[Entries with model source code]
━━━━━━━━

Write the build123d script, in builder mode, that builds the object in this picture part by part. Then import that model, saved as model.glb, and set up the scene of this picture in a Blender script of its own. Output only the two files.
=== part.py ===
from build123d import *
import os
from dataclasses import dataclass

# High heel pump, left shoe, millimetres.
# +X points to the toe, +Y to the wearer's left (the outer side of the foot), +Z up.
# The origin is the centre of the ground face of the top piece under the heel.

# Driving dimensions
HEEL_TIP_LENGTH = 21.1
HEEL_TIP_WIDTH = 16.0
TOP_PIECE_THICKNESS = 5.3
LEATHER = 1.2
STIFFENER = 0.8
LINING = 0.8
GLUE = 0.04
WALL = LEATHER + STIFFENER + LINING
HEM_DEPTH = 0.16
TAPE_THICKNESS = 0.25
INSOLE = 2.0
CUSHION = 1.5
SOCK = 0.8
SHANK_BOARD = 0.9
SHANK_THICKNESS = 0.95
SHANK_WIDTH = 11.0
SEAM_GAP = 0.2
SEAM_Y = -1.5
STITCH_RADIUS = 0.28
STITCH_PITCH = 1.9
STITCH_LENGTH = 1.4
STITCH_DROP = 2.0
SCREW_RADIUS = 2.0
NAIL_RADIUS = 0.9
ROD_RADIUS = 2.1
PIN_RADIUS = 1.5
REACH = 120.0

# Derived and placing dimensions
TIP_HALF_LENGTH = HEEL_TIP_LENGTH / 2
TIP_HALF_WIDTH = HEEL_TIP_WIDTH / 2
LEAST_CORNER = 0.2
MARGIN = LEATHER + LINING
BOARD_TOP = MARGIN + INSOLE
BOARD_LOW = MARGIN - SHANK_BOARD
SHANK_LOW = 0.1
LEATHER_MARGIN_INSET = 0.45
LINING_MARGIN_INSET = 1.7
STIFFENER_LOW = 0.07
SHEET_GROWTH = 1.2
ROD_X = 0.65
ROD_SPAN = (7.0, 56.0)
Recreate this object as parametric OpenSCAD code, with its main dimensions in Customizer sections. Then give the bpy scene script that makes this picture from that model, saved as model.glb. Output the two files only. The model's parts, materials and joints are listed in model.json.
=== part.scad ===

━━━━━━━━

* GIVEN TASK: Reprint the data above from the opening line to the line holding "# The origin", inclusive, and nothing else.

* TASK SOLUTION:
Write the build123d script, in builder mode, that builds the object in this picture part by part. Then import that model, saved as model.glb, and set up the scene of this picture in a Blender script of its own. Output only the two files.
=== part.py ===
from build123d import *
import os
from dataclasses import dataclass

# High heel pump, left shoe, millimetres.
# +X points to the toe, +Y to the wearer's left (the outer side of the foot), +Z up.
# The origin is the centre of the ground face of the top piece under the heel.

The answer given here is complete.